Dari novel Quo Vadis, karangan Henryk Sienkiewicz, dibawah ini adalah penggalan dari percakapan dari isi novel tersebut:
Halaman 296-297
"Jawablah pertanyaanku, Petronius. Apakah kau menyesalkan kebakaran Troya?"
"Hamba menyesalkannya? Demi Venus yang berkaki, bengkok, tidak! Troya takkan terbakar kalau Prometheus tidak menganugerahkan api kepada manusia. Juga kalau perang tidak pecah, Homerus takkan pernah menulis bukunya Iliad. Hamba lebih menghargai buku Iliad daripada kota kecil yang mungkin buruk dan kotor."

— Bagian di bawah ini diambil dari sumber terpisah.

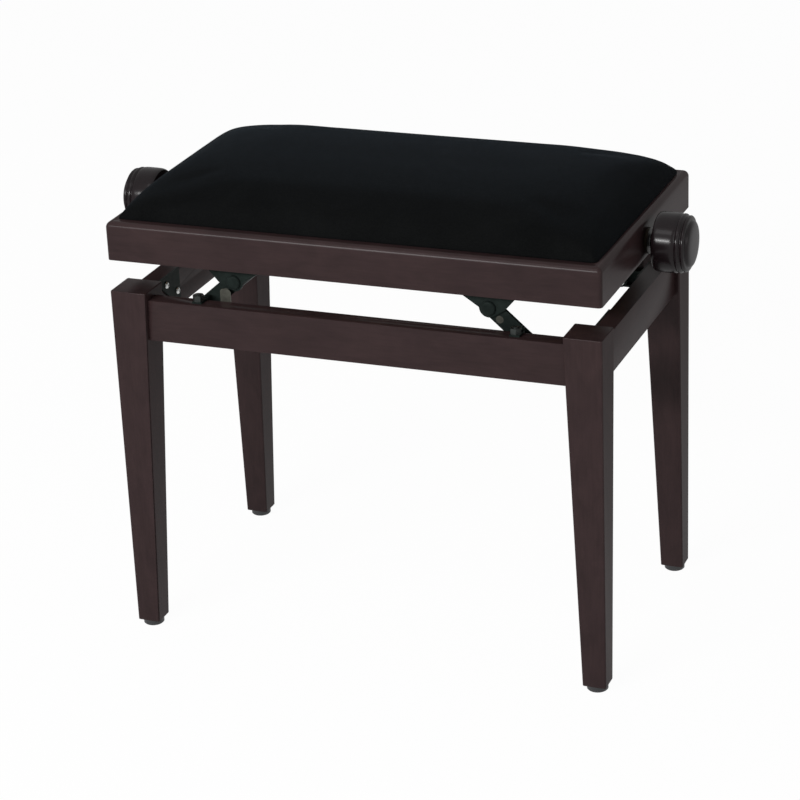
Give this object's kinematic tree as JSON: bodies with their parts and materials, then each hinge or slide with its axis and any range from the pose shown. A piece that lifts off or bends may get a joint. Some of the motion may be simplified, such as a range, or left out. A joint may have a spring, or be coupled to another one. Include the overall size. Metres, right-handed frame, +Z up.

"Itu alasan yang kuat," kata Caesar. "Bagi puisi dan seni, setiap orang berkewajiban mengorbankan segala-galanya. Alangkah bahagianya bangsa Achaea yang memberi bahan kepada Homerus untuk menulis Iliad! Tapi aku belum pernah melihat kota terbakar!"
Halaman 306
"Ampun, Imperator yang Agung," kata Phao terengah-engah. "Roma sudah menjadi lautan api! Hampir seluruh kota sedang terbakar!"
Semua terlonjak berdiri. Nero meletakkan kecapi dan berseru,
"Ya dewa! akhirnya aku bisa melihat kota kebakaran! Akhirnya aku akan bisa menyelesaikan Troaid-ku!"
Nero adalah kaisar Roma yang kejam, gila, dan tiran. Nama lengkapnya adalah Nero Claudius Caesar Augustus Germanicus, lahir dengan nama Lucius Domitius Ahenobarbus, lahir tahun 37 Masehi dan kemudian bunuh diri di tahun 68 saat terjadi kudeta militer atas kekaisarannya.
Menurut beberapa sumber yang bervariasi dari sejarah kekaisaran Romawi tersebut, beberapa kisah menyebutkan bahwa, untuk menulis puisi yang diharapkan dapat melampaui karya Homerus, dengan Iliad dan perang Troya-nya, dia tak segan memerintahkan membakar kota Roma. Sementara saat menyaksikan Roma terbakar, Nero memainkan lira sambil bernyanyi.